Aynı kumpası Şanlıurfa’da yaptılar. Tuzak tutmayınca bu defa kumpas merkezi olarak Mersin seçildi. AA’nın haberine göre Denizli’de yakalanan Dindar K. isimli PKK’lı ve arkadaşları, Cemaat evleriyle irtibatlıymış(!) cemaat evlerinde kalıyormuş!

Haberde, PKK’lı şahsın Denizli’de ilk yakalandığında verdiği, ‘Cemaat evinden ayrılan arkadaşların evinde kaldığına’ dair ifadesi Mersin’de değiştiriliyor ve yeni ifadeye, ‘Cemaat evinde kalıyorduk.’ cümlesi ekleniyor.

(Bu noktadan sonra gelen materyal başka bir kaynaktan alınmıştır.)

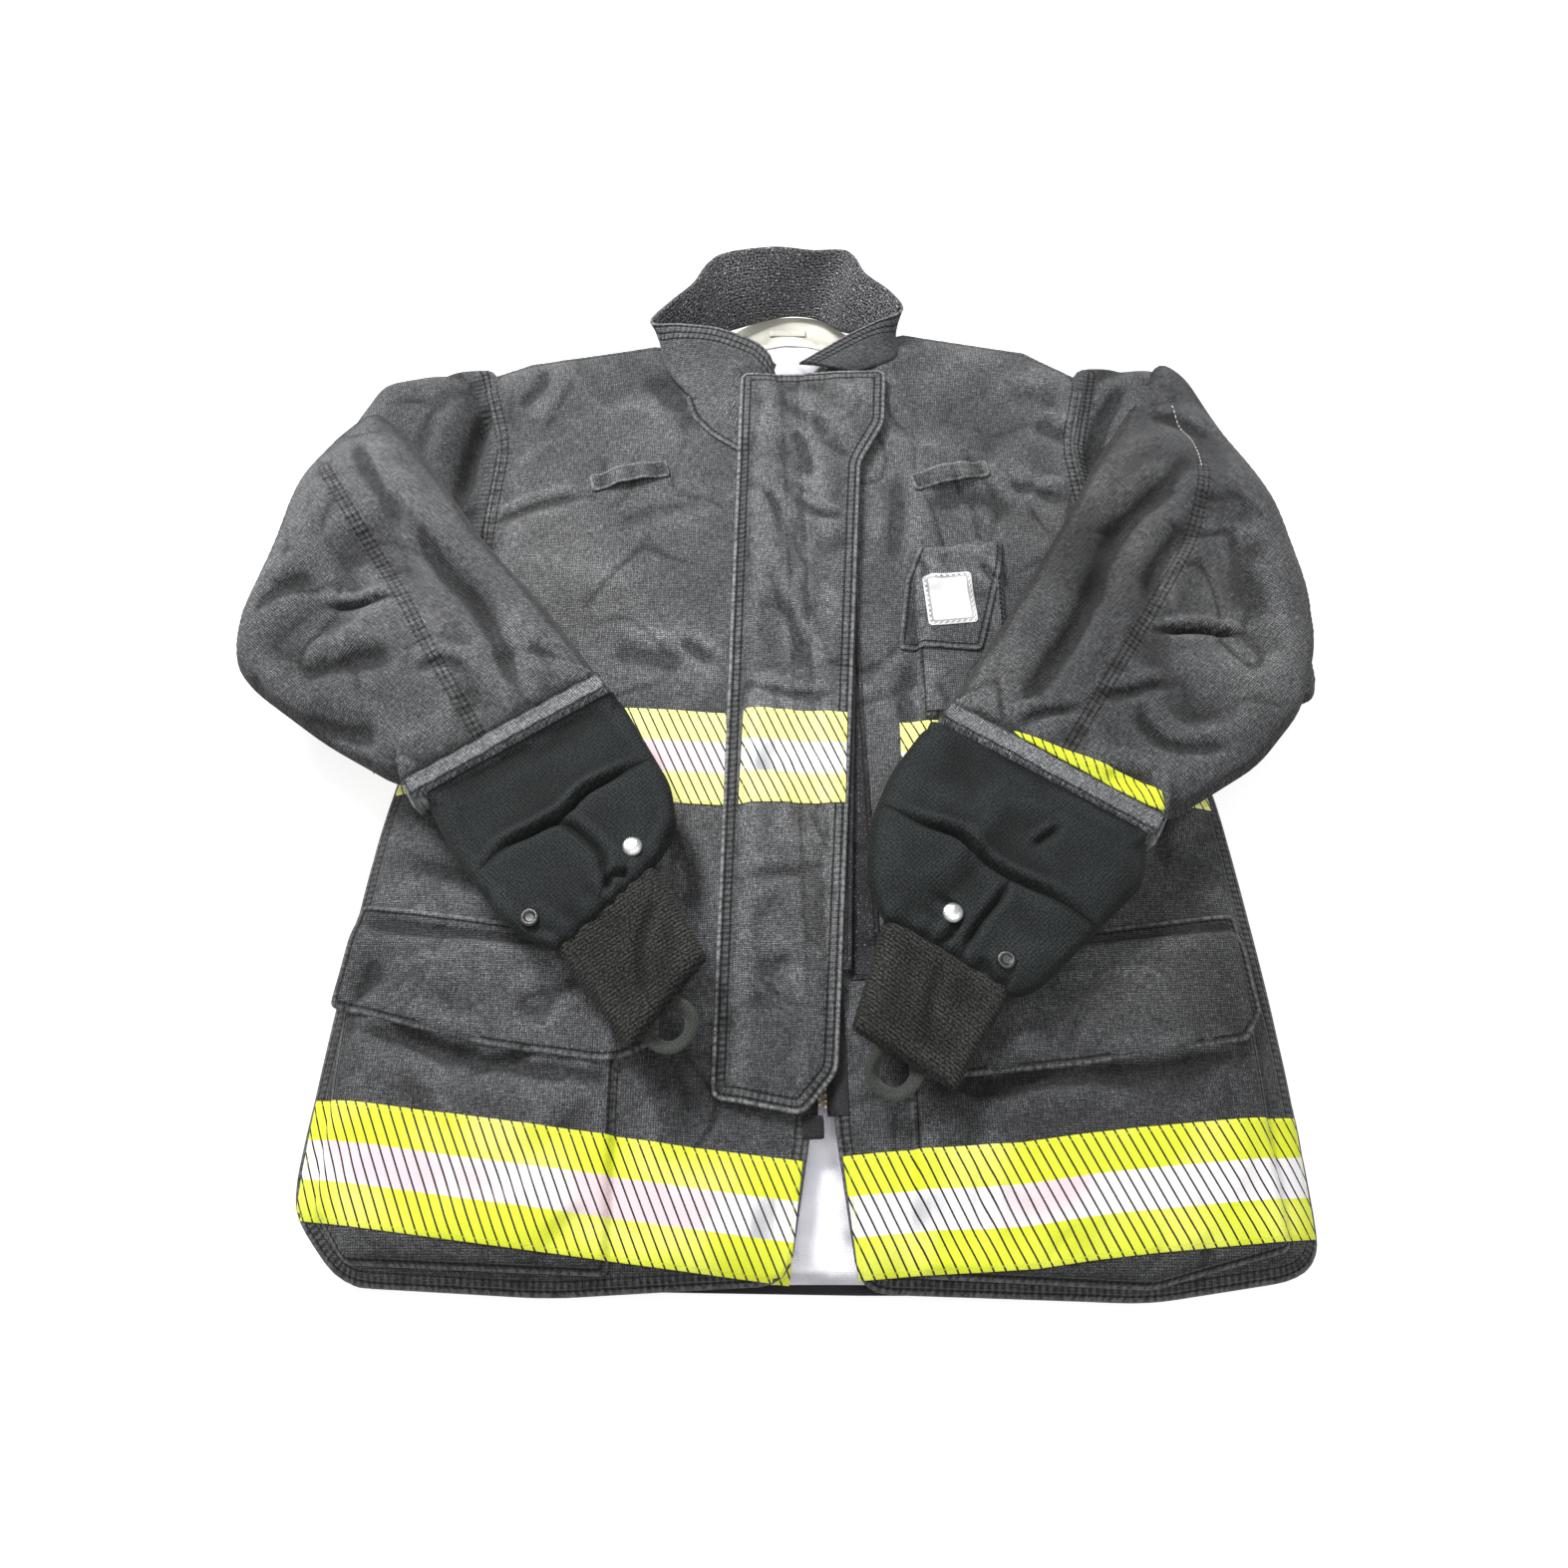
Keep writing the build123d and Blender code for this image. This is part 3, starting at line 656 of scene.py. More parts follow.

Dün Star’ın yayınladığı haberdeki ifade, tuzağı daha net ortaya koyuyor. Dindar K. örgütün kendisine ‘o evde kal’ diye emir verdiğini itiraf ediyor. Ki bu bile KCK içindeki MiT’çilerin tuzak için nasıl çalıştığını gösteriyor.

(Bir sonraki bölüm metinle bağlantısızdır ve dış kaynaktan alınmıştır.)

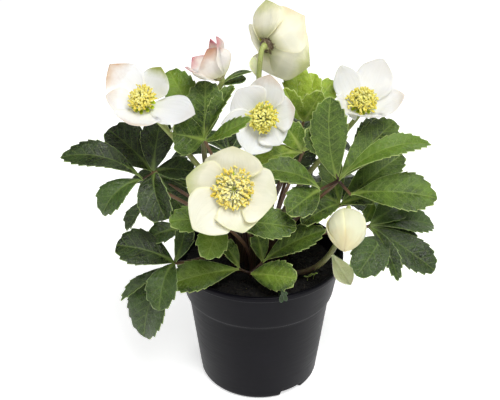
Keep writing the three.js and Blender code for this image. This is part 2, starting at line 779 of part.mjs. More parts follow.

AA, son olarak silahlar ve Fethullah Gülen’in kitaplarının bir arada olduğu bir fotograf servis ediyor. AA’ya abone olmadığımız için o talihsiz fotografı yayınlayamadık.



Kumpas üretim ajansı
AA’nın yalan haberi inandırıcılık endişesi taşımıyor. Her ne yazsalar inanmaya ve yayınlamaya hazır bir medya var. Operasyonel haberlerin ilk adresi Serhat Albayrak’ın gazetesi. Mersin emniyeti ve AA, silahların altına yerleştirilen kitapların içeriğinden habersiz. Gülen’in Sonsuz Nur isimli 3 ciltlik kitabını silahların altına suç unsuru olarak dizmişler. Kitap Hz. Muhammed (sav)’in hayatını anlatıyor. Arapça tercümesi İslam dünyasının en saygın üniversitesi El-Ezher’de ders kitabı olarak okutuluyor. Bu haberi Doğu Perinçek’in Aydınlık’ı bile yapsa bu saygısızlığa tahammül etmez. Daha doğrusu dine saygısı AA’dan fazla olur. Ama AA ve Mersin emniyeti’nin gözü öyle dönmüş ki bu terbiyesizliği ve ahlaksızlığı içlerine sindirebiliyor. Biraz okuma yazmaları olsaydı Gülen’in kitaplarını okuyanların değil teröre şiddete bulaşmak karınca ezmeyeceğini, sivrisineğe kıyamayacağını bilirlerdi. Ama tek bir kitabının tek bir sayfasını dahi okumamışlardır. Gülen’in binlerce vaazında ve yüze yakın kitabında şiddete teşvik edici tek cümle bulamazlar. Boşuna uğraşıyorlar. Cemaat mensuplarının suça ve şiddete bulaşmayacağını aklını ipotek ettirmemiş herkes bilir. Dünya zaten biliyor. Yine de zift havuzlarında ‘kendi çalıp kendi oynama’ya devam ediyorlar.

Yanlarına kalır mı?
AA Genel Müdürü Şenol Kazancı ve Mersin Emniyet müdürü Rahmi Baştuğ var olan konjonktürün kalıcı olduğunu sanıyor. Kumpasa imza atan polis memurundan emniyet müdürüne, ondan ajansı operasyonlarına alet eden editörlerine kadar uzun bir suç zinciri söz konusu. Suçun medya ayağı da var. Serhat Albayrak, kamu bankalarına sırtını dayadığı kağıttan saltanatıyla her gün bir başka yalanı manşet yapıyor ve hesabını vermeyeceğini sanıyor. Ethem Sancak, derin aşkı sayesinde umarım o gün yargıdan kurtulur. 365 günün 360’ında Erdoğan’ı manşet yapmış olmak ümit ederim Serhat Albayrak’ın imdadına yetişir.

Ama hukuk Türkiye’ye geri geldiğinde halkın vergilerini çarçur etmenin, halka tuzak kurmanın, anayasayı paçavraya çevirmenin ağır cezalık suç olduğunu öğrenmeleri için geç olacak gibi görünüyor.